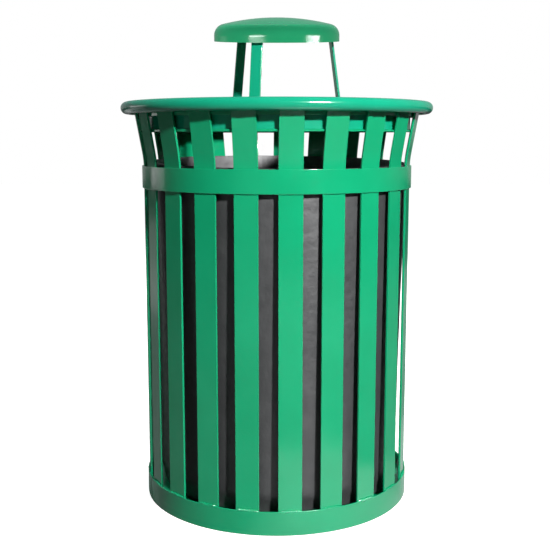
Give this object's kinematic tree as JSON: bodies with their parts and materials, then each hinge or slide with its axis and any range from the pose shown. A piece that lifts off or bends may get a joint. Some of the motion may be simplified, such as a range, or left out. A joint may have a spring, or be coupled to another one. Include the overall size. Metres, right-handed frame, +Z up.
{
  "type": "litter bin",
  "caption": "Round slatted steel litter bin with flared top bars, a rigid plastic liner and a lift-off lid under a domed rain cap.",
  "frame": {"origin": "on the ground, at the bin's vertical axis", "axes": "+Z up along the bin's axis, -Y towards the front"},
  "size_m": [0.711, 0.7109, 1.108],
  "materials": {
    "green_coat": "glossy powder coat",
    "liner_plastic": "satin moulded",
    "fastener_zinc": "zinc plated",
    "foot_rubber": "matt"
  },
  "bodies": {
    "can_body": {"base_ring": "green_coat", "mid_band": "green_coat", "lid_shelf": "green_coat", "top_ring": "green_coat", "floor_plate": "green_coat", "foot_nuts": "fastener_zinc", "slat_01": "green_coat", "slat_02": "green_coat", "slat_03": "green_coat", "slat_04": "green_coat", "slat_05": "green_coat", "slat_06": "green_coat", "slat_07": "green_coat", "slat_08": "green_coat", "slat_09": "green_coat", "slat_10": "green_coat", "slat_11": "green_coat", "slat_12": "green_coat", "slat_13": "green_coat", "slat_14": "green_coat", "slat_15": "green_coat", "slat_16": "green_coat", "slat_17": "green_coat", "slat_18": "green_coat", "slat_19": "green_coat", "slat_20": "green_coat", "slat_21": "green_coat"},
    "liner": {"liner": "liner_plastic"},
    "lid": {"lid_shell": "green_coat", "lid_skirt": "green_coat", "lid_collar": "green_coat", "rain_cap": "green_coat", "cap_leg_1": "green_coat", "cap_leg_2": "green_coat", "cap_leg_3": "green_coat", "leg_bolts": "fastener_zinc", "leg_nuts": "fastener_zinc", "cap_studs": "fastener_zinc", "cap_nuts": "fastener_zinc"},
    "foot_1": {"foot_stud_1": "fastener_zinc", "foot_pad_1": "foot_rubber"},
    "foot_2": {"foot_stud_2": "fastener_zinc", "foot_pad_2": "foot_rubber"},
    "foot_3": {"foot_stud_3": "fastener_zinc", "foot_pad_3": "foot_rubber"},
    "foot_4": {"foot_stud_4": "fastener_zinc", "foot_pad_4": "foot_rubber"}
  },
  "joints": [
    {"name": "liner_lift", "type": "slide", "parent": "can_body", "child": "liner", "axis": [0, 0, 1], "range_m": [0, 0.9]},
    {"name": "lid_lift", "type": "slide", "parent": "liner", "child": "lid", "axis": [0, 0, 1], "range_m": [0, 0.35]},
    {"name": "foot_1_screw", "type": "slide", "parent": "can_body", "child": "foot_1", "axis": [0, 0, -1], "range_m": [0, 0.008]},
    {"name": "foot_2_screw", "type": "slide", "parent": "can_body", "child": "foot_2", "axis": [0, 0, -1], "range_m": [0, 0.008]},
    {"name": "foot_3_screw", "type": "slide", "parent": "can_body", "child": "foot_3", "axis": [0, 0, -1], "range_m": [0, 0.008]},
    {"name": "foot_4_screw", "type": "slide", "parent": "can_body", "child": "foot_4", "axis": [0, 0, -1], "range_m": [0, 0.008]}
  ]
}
---
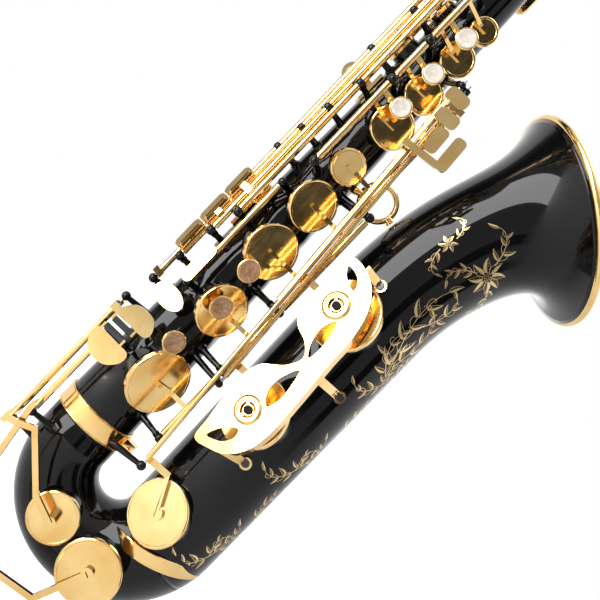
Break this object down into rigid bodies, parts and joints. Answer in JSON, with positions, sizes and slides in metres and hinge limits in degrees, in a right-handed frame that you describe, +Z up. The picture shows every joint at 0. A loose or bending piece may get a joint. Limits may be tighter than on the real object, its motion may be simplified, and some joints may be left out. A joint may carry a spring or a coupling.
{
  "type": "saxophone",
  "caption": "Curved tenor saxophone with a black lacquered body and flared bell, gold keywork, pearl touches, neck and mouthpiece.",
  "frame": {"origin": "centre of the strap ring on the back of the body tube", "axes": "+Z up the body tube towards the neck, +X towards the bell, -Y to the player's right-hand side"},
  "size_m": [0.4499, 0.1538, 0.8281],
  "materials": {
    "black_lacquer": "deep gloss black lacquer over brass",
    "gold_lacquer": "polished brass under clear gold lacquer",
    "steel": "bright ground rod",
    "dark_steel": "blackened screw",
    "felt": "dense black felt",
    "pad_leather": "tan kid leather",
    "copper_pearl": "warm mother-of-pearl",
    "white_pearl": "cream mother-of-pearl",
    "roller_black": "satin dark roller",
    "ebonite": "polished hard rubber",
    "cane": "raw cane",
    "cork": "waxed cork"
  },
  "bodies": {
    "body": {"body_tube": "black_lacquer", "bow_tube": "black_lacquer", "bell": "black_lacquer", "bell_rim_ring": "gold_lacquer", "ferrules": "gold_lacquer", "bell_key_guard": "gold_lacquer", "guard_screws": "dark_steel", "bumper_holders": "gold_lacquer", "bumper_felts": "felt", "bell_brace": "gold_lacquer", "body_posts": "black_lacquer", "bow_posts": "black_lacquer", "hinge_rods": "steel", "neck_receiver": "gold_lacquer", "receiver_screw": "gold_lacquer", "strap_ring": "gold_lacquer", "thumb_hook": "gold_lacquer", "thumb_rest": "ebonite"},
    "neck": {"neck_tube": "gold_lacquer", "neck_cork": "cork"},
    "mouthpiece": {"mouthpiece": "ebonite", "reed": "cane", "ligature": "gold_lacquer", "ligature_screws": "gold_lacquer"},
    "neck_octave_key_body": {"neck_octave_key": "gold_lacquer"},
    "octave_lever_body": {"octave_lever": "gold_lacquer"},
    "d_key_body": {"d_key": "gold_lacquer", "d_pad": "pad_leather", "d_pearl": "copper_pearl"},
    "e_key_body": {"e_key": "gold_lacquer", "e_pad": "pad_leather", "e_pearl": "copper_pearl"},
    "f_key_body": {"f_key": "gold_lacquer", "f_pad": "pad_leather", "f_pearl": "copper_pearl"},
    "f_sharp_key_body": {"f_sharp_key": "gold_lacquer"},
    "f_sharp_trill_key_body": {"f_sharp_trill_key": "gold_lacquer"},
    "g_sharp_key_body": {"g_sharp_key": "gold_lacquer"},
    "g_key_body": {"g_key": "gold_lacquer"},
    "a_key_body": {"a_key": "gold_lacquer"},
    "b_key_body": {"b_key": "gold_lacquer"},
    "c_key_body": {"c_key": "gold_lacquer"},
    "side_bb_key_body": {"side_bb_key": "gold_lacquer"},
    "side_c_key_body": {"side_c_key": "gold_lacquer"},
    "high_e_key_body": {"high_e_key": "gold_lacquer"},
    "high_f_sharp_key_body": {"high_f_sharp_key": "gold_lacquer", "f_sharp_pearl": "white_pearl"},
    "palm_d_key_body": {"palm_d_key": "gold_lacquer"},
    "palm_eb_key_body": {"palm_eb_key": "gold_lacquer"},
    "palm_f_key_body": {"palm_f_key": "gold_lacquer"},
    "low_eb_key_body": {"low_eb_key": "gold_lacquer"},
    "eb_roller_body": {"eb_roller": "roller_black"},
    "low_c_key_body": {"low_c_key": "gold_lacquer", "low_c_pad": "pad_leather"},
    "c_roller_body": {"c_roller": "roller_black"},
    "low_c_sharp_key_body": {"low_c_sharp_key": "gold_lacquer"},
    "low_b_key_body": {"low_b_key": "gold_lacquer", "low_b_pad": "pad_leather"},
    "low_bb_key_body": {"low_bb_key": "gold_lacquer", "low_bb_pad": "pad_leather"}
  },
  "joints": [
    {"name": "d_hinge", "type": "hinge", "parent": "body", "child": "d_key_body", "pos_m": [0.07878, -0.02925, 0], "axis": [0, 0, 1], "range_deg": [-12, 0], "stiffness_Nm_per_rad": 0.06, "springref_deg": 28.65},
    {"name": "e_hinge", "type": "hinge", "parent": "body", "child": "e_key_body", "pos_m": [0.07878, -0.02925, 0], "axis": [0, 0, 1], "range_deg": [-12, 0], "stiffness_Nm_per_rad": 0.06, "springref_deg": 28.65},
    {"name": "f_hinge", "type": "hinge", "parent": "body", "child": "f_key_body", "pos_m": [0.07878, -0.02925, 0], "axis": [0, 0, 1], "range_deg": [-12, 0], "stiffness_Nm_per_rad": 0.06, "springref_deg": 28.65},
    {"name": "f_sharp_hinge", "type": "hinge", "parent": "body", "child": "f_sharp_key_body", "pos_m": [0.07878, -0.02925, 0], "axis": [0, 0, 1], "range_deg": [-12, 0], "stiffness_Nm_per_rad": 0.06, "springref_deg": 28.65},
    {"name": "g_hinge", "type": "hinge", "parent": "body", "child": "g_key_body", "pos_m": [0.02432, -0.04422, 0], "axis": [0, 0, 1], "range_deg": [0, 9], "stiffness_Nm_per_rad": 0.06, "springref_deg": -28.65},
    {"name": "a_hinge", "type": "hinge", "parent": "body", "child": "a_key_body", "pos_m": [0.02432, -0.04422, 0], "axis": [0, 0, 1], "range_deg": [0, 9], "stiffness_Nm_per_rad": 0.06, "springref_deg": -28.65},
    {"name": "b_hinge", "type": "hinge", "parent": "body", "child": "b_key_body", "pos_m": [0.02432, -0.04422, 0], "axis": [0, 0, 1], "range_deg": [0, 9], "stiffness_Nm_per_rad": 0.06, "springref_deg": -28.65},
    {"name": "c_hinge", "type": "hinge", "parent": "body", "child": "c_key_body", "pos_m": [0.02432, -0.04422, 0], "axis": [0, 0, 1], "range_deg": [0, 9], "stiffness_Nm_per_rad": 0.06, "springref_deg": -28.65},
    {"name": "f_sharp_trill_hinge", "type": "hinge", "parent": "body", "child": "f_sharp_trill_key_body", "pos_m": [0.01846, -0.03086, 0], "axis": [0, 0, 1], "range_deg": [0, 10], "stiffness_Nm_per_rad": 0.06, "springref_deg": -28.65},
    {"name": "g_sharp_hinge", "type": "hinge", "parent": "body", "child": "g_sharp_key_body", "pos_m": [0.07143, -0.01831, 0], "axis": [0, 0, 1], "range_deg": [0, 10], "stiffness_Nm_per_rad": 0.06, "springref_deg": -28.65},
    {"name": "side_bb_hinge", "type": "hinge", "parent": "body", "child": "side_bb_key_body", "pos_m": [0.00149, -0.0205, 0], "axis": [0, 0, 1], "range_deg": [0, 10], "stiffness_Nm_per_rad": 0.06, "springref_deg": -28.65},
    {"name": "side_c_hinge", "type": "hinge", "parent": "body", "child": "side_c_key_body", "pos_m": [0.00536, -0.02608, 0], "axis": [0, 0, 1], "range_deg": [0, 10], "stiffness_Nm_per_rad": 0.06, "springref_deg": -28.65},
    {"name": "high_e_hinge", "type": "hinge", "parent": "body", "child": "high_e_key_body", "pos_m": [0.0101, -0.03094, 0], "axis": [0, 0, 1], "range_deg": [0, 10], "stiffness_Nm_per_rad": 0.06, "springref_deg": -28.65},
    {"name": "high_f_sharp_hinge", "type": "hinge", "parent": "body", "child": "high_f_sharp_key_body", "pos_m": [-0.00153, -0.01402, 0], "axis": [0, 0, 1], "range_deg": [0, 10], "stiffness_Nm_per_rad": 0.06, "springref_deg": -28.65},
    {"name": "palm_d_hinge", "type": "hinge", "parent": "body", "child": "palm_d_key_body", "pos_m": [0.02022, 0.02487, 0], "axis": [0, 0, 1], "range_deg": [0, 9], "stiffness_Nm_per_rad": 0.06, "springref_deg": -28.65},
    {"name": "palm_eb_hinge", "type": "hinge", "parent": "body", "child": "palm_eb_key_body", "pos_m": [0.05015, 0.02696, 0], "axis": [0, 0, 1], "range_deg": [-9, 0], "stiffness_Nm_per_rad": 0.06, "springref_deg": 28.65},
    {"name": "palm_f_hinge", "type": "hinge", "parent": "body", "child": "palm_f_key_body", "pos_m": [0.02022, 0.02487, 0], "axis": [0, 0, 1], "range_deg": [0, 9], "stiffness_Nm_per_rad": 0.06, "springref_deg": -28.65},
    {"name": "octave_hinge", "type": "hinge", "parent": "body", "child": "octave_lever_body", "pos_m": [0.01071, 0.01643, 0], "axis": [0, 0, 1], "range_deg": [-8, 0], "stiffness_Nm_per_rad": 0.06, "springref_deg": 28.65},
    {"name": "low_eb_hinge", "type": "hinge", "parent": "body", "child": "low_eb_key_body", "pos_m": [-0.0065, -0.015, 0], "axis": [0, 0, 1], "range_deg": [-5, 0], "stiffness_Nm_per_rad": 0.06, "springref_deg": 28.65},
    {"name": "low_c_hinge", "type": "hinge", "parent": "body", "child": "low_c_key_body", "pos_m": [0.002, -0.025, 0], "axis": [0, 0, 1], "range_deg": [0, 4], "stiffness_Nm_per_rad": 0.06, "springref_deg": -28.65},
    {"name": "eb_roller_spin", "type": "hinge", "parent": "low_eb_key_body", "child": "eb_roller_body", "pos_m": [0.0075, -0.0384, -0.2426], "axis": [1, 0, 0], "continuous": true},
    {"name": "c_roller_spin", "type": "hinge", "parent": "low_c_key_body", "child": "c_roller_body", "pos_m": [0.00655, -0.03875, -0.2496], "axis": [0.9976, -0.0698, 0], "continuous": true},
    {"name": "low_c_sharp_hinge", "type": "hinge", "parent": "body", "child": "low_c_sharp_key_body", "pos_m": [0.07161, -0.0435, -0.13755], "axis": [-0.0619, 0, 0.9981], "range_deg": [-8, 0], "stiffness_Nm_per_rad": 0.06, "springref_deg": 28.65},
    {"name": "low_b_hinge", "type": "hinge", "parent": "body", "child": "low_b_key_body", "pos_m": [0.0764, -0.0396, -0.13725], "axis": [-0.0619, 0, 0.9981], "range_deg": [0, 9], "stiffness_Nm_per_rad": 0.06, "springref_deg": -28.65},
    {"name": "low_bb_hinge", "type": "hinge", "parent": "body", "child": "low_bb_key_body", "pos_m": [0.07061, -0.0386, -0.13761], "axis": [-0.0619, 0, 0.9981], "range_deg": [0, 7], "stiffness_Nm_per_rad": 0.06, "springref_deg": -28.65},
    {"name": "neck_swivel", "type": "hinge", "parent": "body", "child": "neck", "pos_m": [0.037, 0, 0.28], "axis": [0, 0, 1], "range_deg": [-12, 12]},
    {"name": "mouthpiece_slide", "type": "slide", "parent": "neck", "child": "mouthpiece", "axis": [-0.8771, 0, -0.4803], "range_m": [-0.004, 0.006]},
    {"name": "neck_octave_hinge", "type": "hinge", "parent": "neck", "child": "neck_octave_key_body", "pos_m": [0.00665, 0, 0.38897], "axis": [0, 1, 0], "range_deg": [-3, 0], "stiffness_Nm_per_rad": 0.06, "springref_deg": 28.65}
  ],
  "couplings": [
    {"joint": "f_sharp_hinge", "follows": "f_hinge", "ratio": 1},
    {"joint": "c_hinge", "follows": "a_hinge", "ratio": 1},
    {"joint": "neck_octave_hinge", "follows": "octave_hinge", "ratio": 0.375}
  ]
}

WORK TO DO: Copy out the lines that hold "handed".

EXERCISE RESULT:
Give this object's kinematic tree as JSON: bodies with their parts and materials, then each hinge or slide with its axis and any range from the pose shown. A piece that lifts off or bends may get a joint. Some of the motion may be simplified, such as a range, or left out. A joint may have a spring, or be coupled to another one. Include the overall size. Metres, right-handed frame, +Z up.
Break this object down into rigid bodies, parts and joints. Answer in JSON, with positions, sizes and slides in metres and hinge limits in degrees, in a right-handed frame that you describe, +Z up. The picture shows every joint at 0. A loose or bending piece may get a joint. Limits may be tighter than on the real object, its motion may be simplified, and some joints may be left out. A joint may carry a spring or a coupling.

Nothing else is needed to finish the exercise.